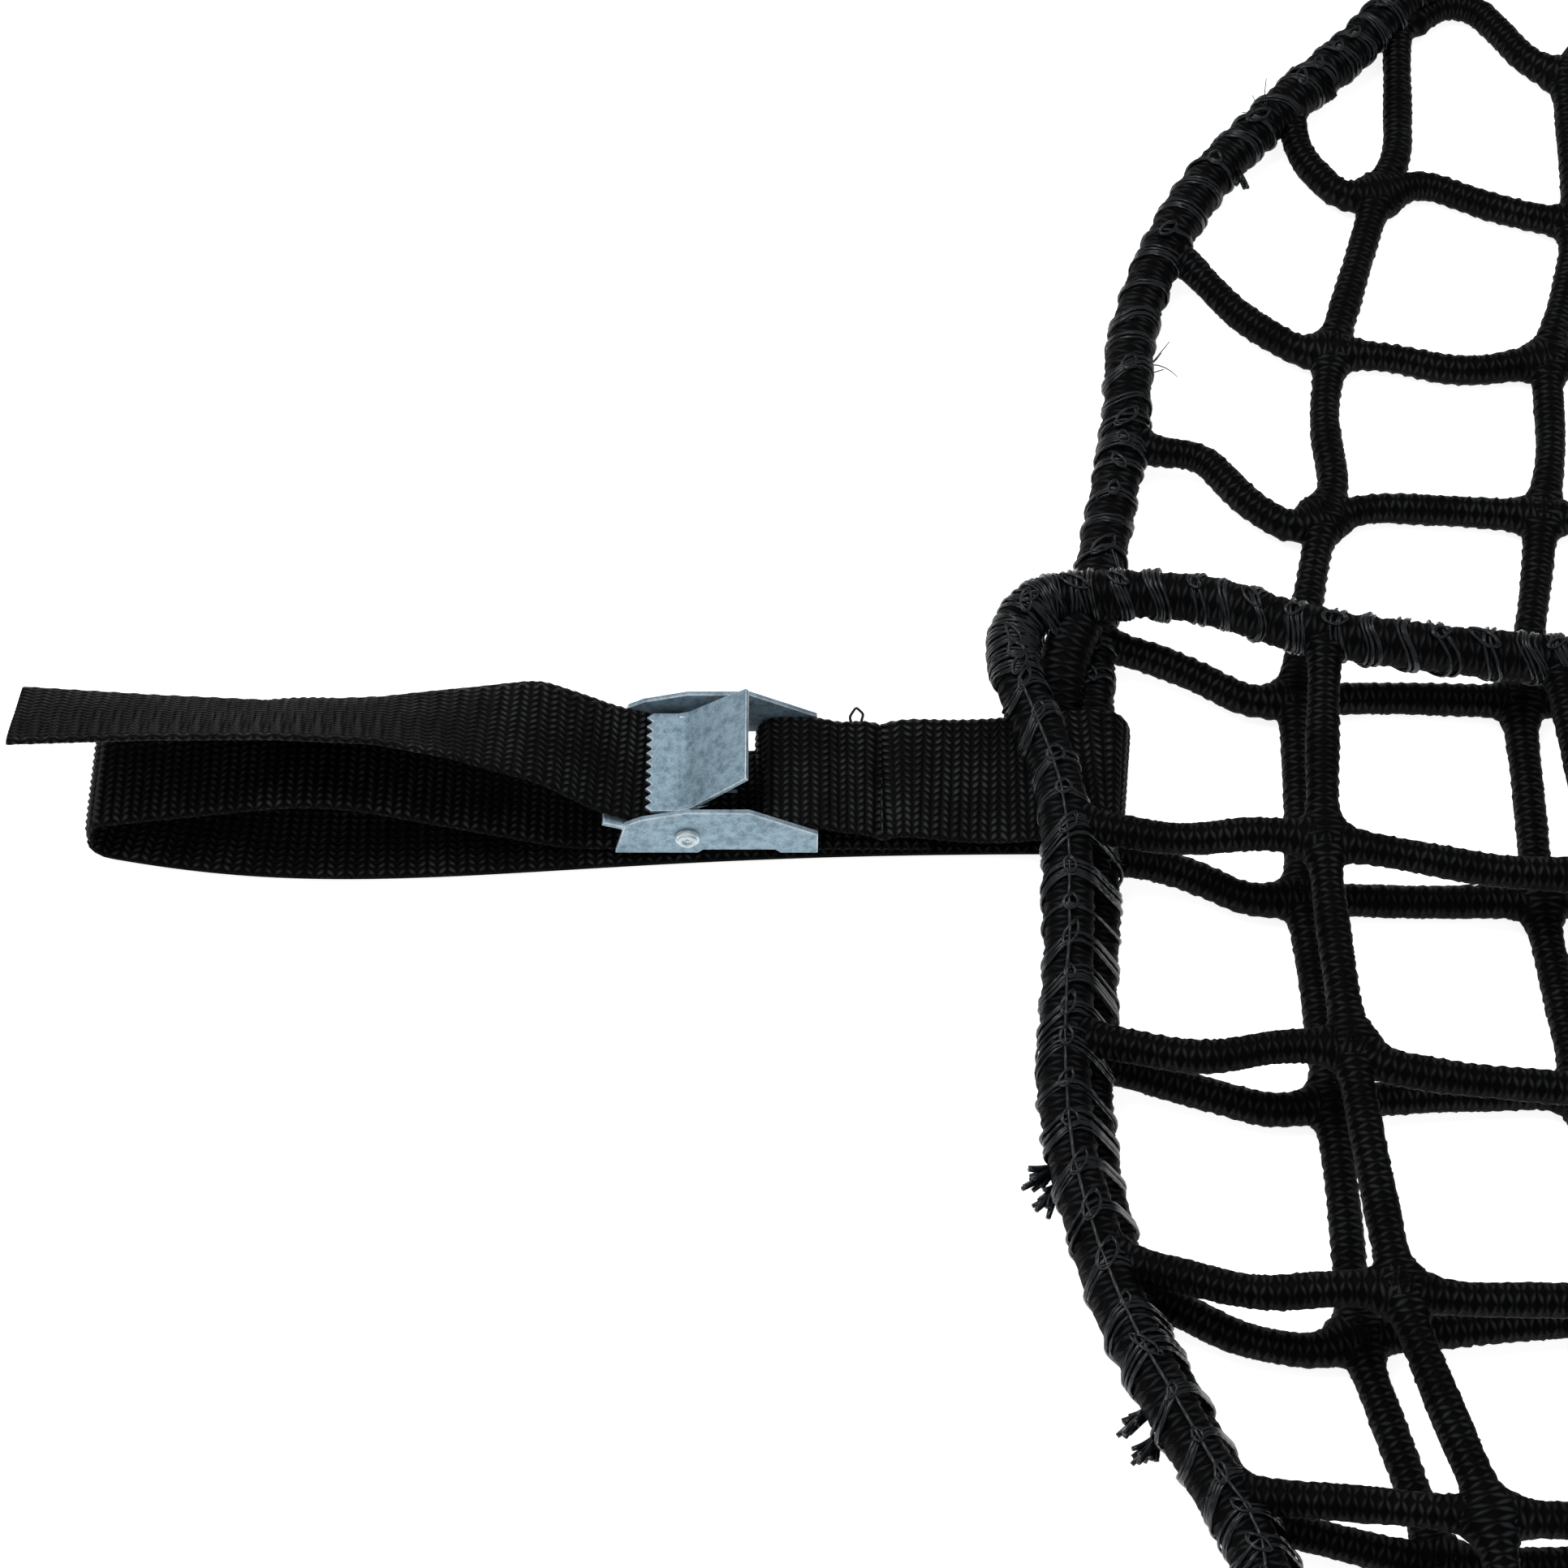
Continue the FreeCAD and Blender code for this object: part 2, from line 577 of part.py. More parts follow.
def cam_spring():
    """A torsion spring: its turns round the axle, and a leg at each end, one under the cam and one to the frame."""
    x, z = AXLE
    wire_r = SPRING_WIRE_D / 2
    turn_r = AXLE_D / 2 + 0.1 + wire_r
    pitch = SPRING_WIRE_D + 0.02
    solids = []
    for number in range(SPRING_TURNS):
        y = (number - (SPRING_TURNS - 1) / 2) * pitch
        solids.append(Part.makeTorus(turn_r, wire_r, V(x, y, z), V(0, 1, 0)))
    end = (SPRING_TURNS + 1) / 2 * pitch
    to_cam = V(-4.2, 0, CAM_UP - CAM_T / 2 - turn_r - 0.6)
    to_frame = V(9.0, 0, -0.9)
    solids.append(Part.makeCylinder(wire_r, to_cam.Length, V(x, end, z + turn_r), to_cam))
    solids.append(Part.makeCylinder(wire_r, to_frame.Length, V(x, -end, z - turn_r), to_frame))
    return solids


def stitching():
    """Short upright stitches through both layers of the sewn loop."""
    low = WEB_Z + LAYER - 0.9
    high = WEB_Z + 2 * LAYER + 1.6
    pitch = (WEB_W - 3) / (STITCHES - 1)
    first = -(WEB_W - 3) / 2
    return [
        Part.makeBox(2.2, 1.0, high - low, V(STITCH_X - 1.1, first + k * pitch - 0.5, low))
        for k in range(STITCHES)
    ]


def make_strap(name, x, y, turned):
    """One strap on the rope at (x, y); turned points it to +X."""
    place = FreeCAD.Placement(V(x, y, 0), FreeCAD.Rotation(V(0, 0, 1), 180 if turned else 0))
    pieces = {
        "webbing": [webbing()],
        "stitching": stitching(),
        "buckle_frame": [buckle_frame()],
        "cam_lever": [cam_lever()],
        "axle_rivet": [axle_rivet()],
        "cam_spring": cam_spring(),
    }
    for piece, solids in pieces.items():
        for solid in solids:
            solid.Placement = place.multiply(solid.Placement)
        nodes[name + "_" + piece] = solids


make_net()
far_left_x = at_y(LOWER_LEFT, FAR_STRAP_Y).x
make_strap("strap_near_left", LEFT_ROPE_X, STRAP_Y, False)
make_strap("strap_near_right", RIGHT_ROPE_X, STRAP_Y, True)
make_strap("strap_far_left", far_left_x, FAR_STRAP_Y, False)
make_strap("strap_far_right", RIGHT_ROPE_X, FAR_STRAP_Y, True)

everything = Part.makeCompound([s for solids in nodes.values() for s in solids])
box = everything.BoundBox
origin = V(-(box.XMin + box.XMax) / 2, -(box.YMin + box.YMax) / 2, 0)
print("origin moved by %.3f %.3f; size %.1f %.1f %.1f, lowest %.3f"
      % (origin.x, origin.y, box.XLength, box.YLength, box.ZLength, box.ZMin))

os.makedirs("parts", exist_ok=True)
for name, solids in nodes.items():
    moved = [s.translated(origin) for s in solids]
    for solid in moved:
        if len(solid.Solids) != 1 or not solid.isValid():
            raise ValueError("%s has a bad solid" % name)
    shape = moved[0] if len(moved) == 1 else Part.makeCompound(moved)
    shape.exportStep("parts/%s.step" % name)
    print("%-34s %3d solids %9.1f mm3" % (name, len(solids), sum(s.Volume for s in moved)))
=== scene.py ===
"""Cargo climbing net: braided cords, a lashed border rope and webbing straps with cam buckles."""
import math
import random

import bpy
import numpy as np
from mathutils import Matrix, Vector


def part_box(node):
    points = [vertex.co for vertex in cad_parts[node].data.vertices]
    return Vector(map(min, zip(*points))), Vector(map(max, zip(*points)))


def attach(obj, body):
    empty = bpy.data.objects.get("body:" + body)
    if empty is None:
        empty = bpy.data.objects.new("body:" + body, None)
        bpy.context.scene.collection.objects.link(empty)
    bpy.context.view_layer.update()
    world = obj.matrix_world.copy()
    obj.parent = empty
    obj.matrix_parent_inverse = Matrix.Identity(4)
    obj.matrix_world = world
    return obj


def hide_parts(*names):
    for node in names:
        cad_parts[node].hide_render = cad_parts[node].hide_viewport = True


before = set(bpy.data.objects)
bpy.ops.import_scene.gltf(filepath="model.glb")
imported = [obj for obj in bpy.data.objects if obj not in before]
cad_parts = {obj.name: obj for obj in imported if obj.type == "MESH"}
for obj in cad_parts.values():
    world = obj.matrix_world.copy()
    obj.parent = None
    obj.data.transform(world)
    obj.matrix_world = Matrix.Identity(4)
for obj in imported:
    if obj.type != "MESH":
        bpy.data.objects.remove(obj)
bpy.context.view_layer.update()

bl_info = {
    "name": "Cargo climbing net",
    "version": (1, 0, 0),
    "blender": (4, 5, 0),
    "location": "3D View > Sidebar > Cargo Net",
    "description": "Builds the cords, ropes, lashing, webbing and buckles of a folded cargo climbing net",
    "category": "Add Mesh",
}

MM = 0.001
UP = np.array((0.0, 0.0, 1.0))
STRAPS = ("near_left", "near_right", "far_left", "far_right")

# --------------------------------------------------------- the layout, in mm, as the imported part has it
MESH = 44.0
ROW_PITCH = 43.7
COLUMNS = 13
LOWER_ROWS = range(-4, 6)
UPPER_ROWS = range(-4, 1)
FIRST_ROW_Y = -27.0
FIRST_COLUMN_X = 95.0
LEFT_ROPE_X = 57.0
STRAP_Y = -4.0
UPPER_REST = 10.0
EDGE_RISE = 12.0
EDGE_REACH = 100.0
FAR_SWAY = 45.0
FOLD_SWAY = 16.0
UPPER_SHIFT = 5.0
ATTACH_GAP = 0.7
ROPE_GAP = 0.3
LAYER_GAP = 0.2

CORD_D = 6.0
ROPE_D = 9.0
WEB_W = 25.0
WEB_T = 1.5
CORD_R = CORD_D / 2
ROPE_R = ROPE_D / 2
WEB_Z = WEB_T / 2
LOOP_R = ROPE_R + ROPE_GAP + WEB_T / 2
ROPE_Z = LOOP_R + WEB_Z
LAYER = WEB_T + LAYER_GAP
FRAME_Z = WEB_Z + LAYER + WEB_T / 2 + LAYER_GAP
LOWER_Z = CORD_R
FOLD_Y = FIRST_ROW_Y - 4.46 * ROW_PITCH
FAR_Y = FIRST_ROW_Y + 6.22 * ROW_PITCH
FAR_STRAP_Y = FAR_Y - WEB_W / 2 - 12.3
RIGHT_ROPE_X = FIRST_COLUMN_X + (COLUMNS - 1) * MESH + 41
MIDDLE_X = (LEFT_ROPE_X + RIGHT_ROPE_X) / 2
UPPER_ROPE_Z = ROPE_Z + 0.922 * ROPE_D
ROPE_SIDE = 0.49 * ROPE_D
OVER_STRAP_Z = ROPE_Z + LOOP_R + WEB_T / 2 + 0.1 + ROPE_R
FOLD_TOP_Z = ROPE_Z + ROPE_D + 1.2

LOOP_OUTSIDE = LOOP_R + WEB_T / 2
low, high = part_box("strap_near_left_webbing")
ORIGIN = np.array((high[0] / MM - LOOP_OUTSIDE - LEFT_ROPE_X, (low[1] + high[1]) / 2 / MM - STRAP_Y, 0.0))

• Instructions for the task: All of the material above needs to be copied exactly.

• Correct result:
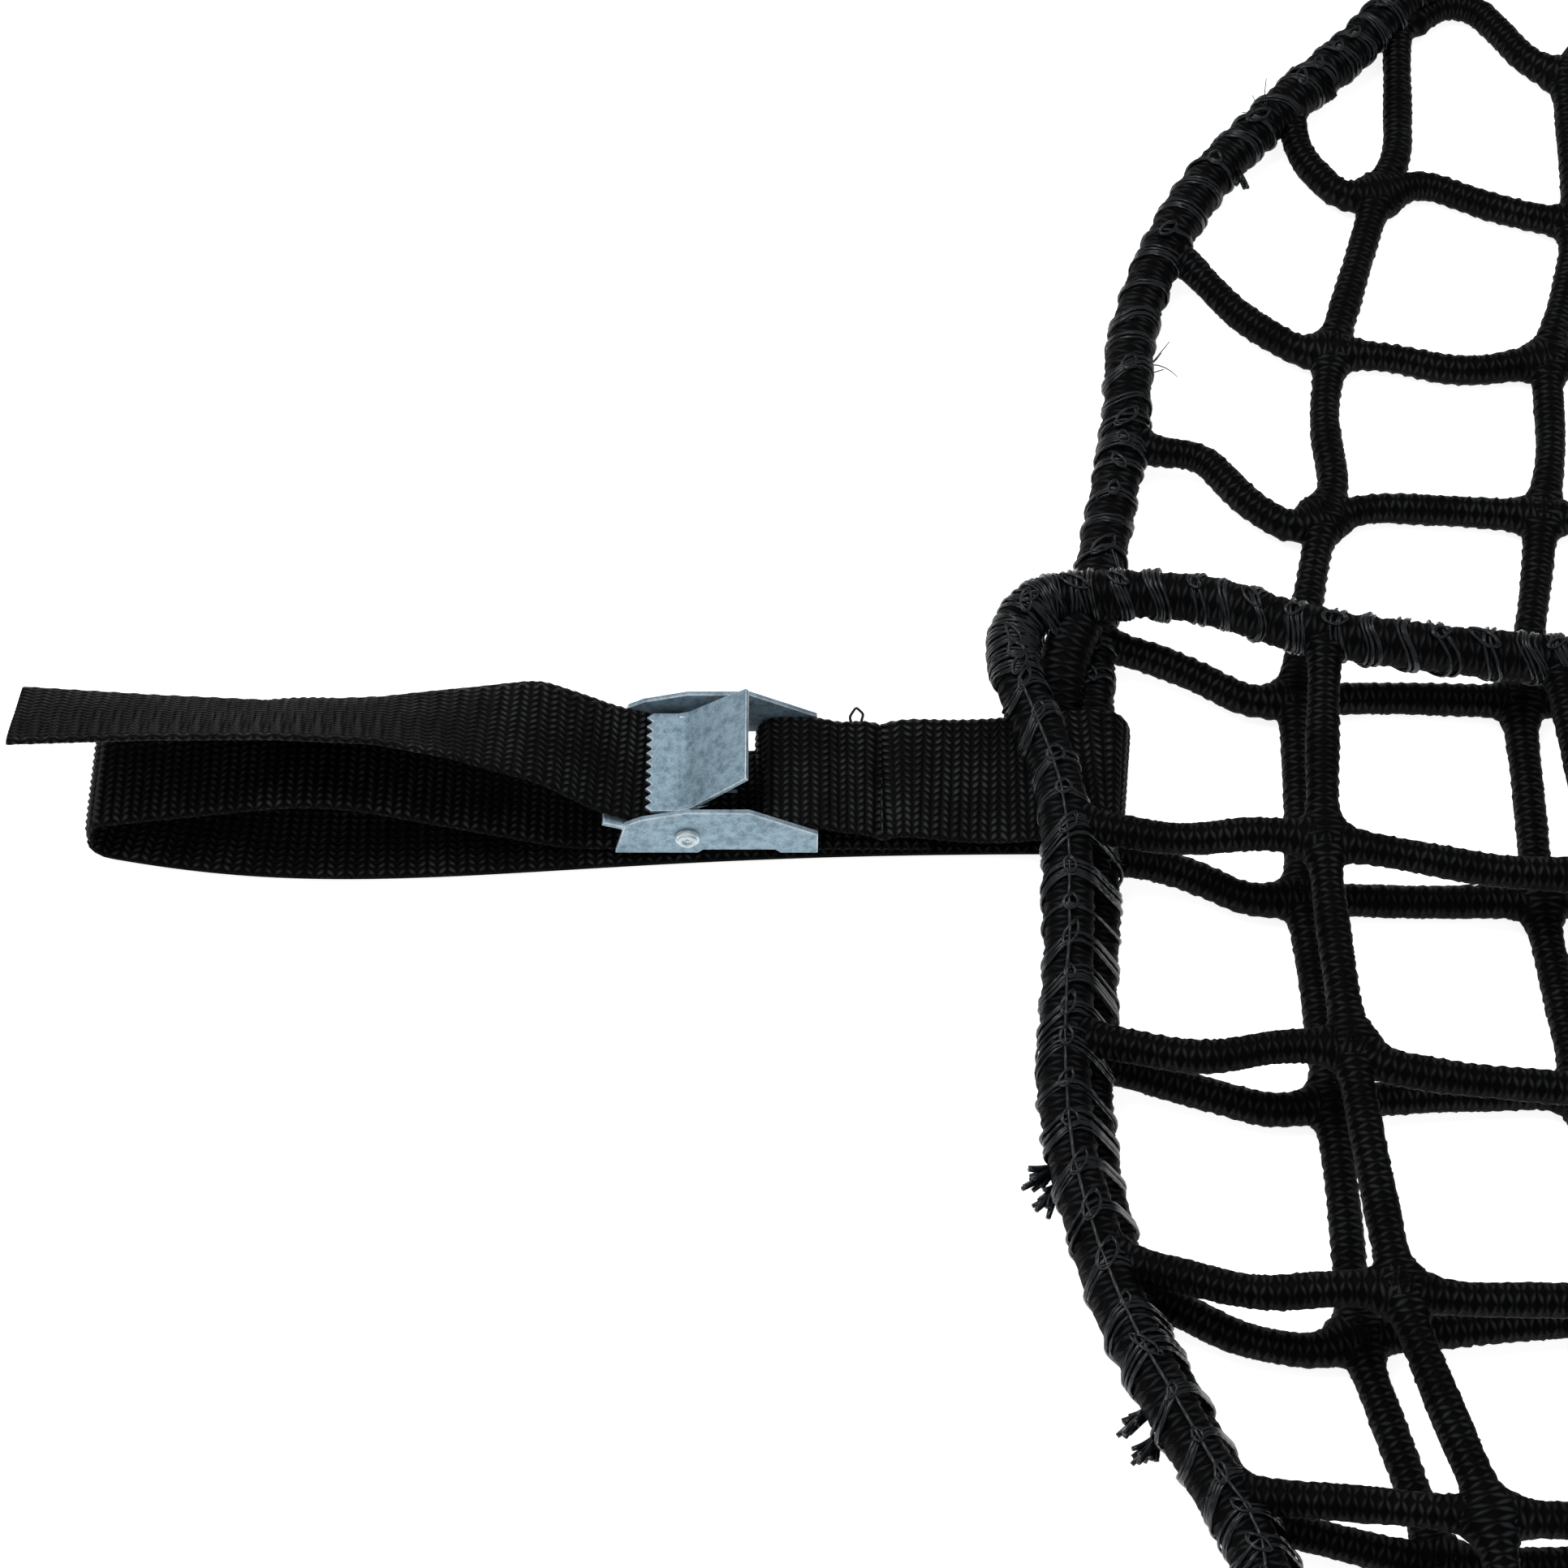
Continue the FreeCAD and Blender code for this object: part 2, from line 577 of part.py. More parts follow.
def cam_spring():
    """A torsion spring: its turns round the axle, and a leg at each end, one under the cam and one to the frame."""
    x, z = AXLE
    wire_r = SPRING_WIRE_D / 2
    turn_r = AXLE_D / 2 + 0.1 + wire_r
    pitch = SPRING_WIRE_D + 0.02
    solids = []
    for number in range(SPRING_TURNS):
        y = (number - (SPRING_TURNS - 1) / 2) * pitch
        solids.append(Part.makeTorus(turn_r, wire_r, V(x, y, z), V(0, 1, 0)))
    end = (SPRING_TURNS + 1) / 2 * pitch
    to_cam = V(-4.2, 0, CAM_UP - CAM_T / 2 - turn_r - 0.6)
    to_frame = V(9.0, 0, -0.9)
    solids.append(Part.makeCylinder(wire_r, to_cam.Length, V(x, end, z + turn_r), to_cam))
    solids.append(Part.makeCylinder(wire_r, to_frame.Length, V(x, -end, z - turn_r), to_frame))
    return solids


def stitching():
    """Short upright stitches through both layers of the sewn loop."""
    low = WEB_Z + LAYER - 0.9
    high = WEB_Z + 2 * LAYER + 1.6
    pitch = (WEB_W - 3) / (STITCHES - 1)
    first = -(WEB_W - 3) / 2
    return [
        Part.makeBox(2.2, 1.0, high - low, V(STITCH_X - 1.1, first + k * pitch - 0.5, low))
        for k in range(STITCHES)
    ]


def make_strap(name, x, y, turned):
    """One strap on the rope at (x, y); turned points it to +X."""
    place = FreeCAD.Placement(V(x, y, 0), FreeCAD.Rotation(V(0, 0, 1), 180 if turned else 0))
    pieces = {
        "webbing": [webbing()],
        "stitching": stitching(),
        "buckle_frame": [buckle_frame()],
        "cam_lever": [cam_lever()],
        "axle_rivet": [axle_rivet()],
        "cam_spring": cam_spring(),
    }
    for piece, solids in pieces.items():
        for solid in solids:
            solid.Placement = place.multiply(solid.Placement)
        nodes[name + "_" + piece] = solids


make_net()
far_left_x = at_y(LOWER_LEFT, FAR_STRAP_Y).x
make_strap("strap_near_left", LEFT_ROPE_X, STRAP_Y, False)
make_strap("strap_near_right", RIGHT_ROPE_X, STRAP_Y, True)
make_strap("strap_far_left", far_left_x, FAR_STRAP_Y, False)
make_strap("strap_far_right", RIGHT_ROPE_X, FAR_STRAP_Y, True)

everything = Part.makeCompound([s for solids in nodes.values() for s in solids])
box = everything.BoundBox
origin = V(-(box.XMin + box.XMax) / 2, -(box.YMin + box.YMax) / 2, 0)
print("origin moved by %.3f %.3f; size %.1f %.1f %.1f, lowest %.3f"
      % (origin.x, origin.y, box.XLength, box.YLength, box.ZLength, box.ZMin))

os.makedirs("parts", exist_ok=True)
for name, solids in nodes.items():
    moved = [s.translated(origin) for s in solids]
    for solid in moved:
        if len(solid.Solids) != 1 or not solid.isValid():
            raise ValueError("%s has a bad solid" % name)
    shape = moved[0] if len(moved) == 1 else Part.makeCompound(moved)
    shape.exportStep("parts/%s.step" % name)
    print("%-34s %3d solids %9.1f mm3" % (name, len(solids), sum(s.Volume for s in moved)))
=== scene.py ===
"""Cargo climbing net: braided cords, a lashed border rope and webbing straps with cam buckles."""
import math
import random

import bpy
import numpy as np
from mathutils import Matrix, Vector


def part_box(node):
    points = [vertex.co for vertex in cad_parts[node].data.vertices]
    return Vector(map(min, zip(*points))), Vector(map(max, zip(*points)))


def attach(obj, body):
    empty = bpy.data.objects.get("body:" + body)
    if empty is None:
        empty = bpy.data.objects.new("body:" + body, None)
        bpy.context.scene.collection.objects.link(empty)
    bpy.context.view_layer.update()
    world = obj.matrix_world.copy()
    obj.parent = empty
    obj.matrix_parent_inverse = Matrix.Identity(4)
    obj.matrix_world = world
    return obj


def hide_parts(*names):
    for node in names:
        cad_parts[node].hide_render = cad_parts[node].hide_viewport = True


before = set(bpy.data.objects)
bpy.ops.import_scene.gltf(filepath="model.glb")
imported = [obj for obj in bpy.data.objects if obj not in before]
cad_parts = {obj.name: obj for obj in imported if obj.type == "MESH"}
for obj in cad_parts.values():
    world = obj.matrix_world.copy()
    obj.parent = None
    obj.data.transform(world)
    obj.matrix_world = Matrix.Identity(4)
for obj in imported:
    if obj.type != "MESH":
        bpy.data.objects.remove(obj)
bpy.context.view_layer.update()

bl_info = {
    "name": "Cargo climbing net",
    "version": (1, 0, 0),
    "blender": (4, 5, 0),
    "location": "3D View > Sidebar > Cargo Net",
    "description": "Builds the cords, ropes, lashing, webbing and buckles of a folded cargo climbing net",
    "category": "Add Mesh",
}

MM = 0.001
UP = np.array((0.0, 0.0, 1.0))
STRAPS = ("near_left", "near_right", "far_left", "far_right")

# --------------------------------------------------------- the layout, in mm, as the imported part has it
MESH = 44.0
ROW_PITCH = 43.7
COLUMNS = 13
LOWER_ROWS = range(-4, 6)
UPPER_ROWS = range(-4, 1)
FIRST_ROW_Y = -27.0
FIRST_COLUMN_X = 95.0
LEFT_ROPE_X = 57.0
STRAP_Y = -4.0
UPPER_REST = 10.0
EDGE_RISE = 12.0
EDGE_REACH = 100.0
FAR_SWAY = 45.0
FOLD_SWAY = 16.0
UPPER_SHIFT = 5.0
ATTACH_GAP = 0.7
ROPE_GAP = 0.3
LAYER_GAP = 0.2

CORD_D = 6.0
ROPE_D = 9.0
WEB_W = 25.0
WEB_T = 1.5
CORD_R = CORD_D / 2
ROPE_R = ROPE_D / 2
WEB_Z = WEB_T / 2
LOOP_R = ROPE_R + ROPE_GAP + WEB_T / 2
ROPE_Z = LOOP_R + WEB_Z
LAYER = WEB_T + LAYER_GAP
FRAME_Z = WEB_Z + LAYER + WEB_T / 2 + LAYER_GAP
LOWER_Z = CORD_R
FOLD_Y = FIRST_ROW_Y - 4.46 * ROW_PITCH
FAR_Y = FIRST_ROW_Y + 6.22 * ROW_PITCH
FAR_STRAP_Y = FAR_Y - WEB_W / 2 - 12.3
RIGHT_ROPE_X = FIRST_COLUMN_X + (COLUMNS - 1) * MESH + 41
MIDDLE_X = (LEFT_ROPE_X + RIGHT_ROPE_X) / 2
UPPER_ROPE_Z = ROPE_Z + 0.922 * ROPE_D
ROPE_SIDE = 0.49 * ROPE_D
OVER_STRAP_Z = ROPE_Z + LOOP_R + WEB_T / 2 + 0.1 + ROPE_R
FOLD_TOP_Z = ROPE_Z + ROPE_D + 1.2

LOOP_OUTSIDE = LOOP_R + WEB_T / 2
low, high = part_box("strap_near_left_webbing")
ORIGIN = np.array((high[0] / MM - LOOP_OUTSIDE - LEFT_ROPE_X, (low[1] + high[1]) / 2 / MM - STRAP_Y, 0.0))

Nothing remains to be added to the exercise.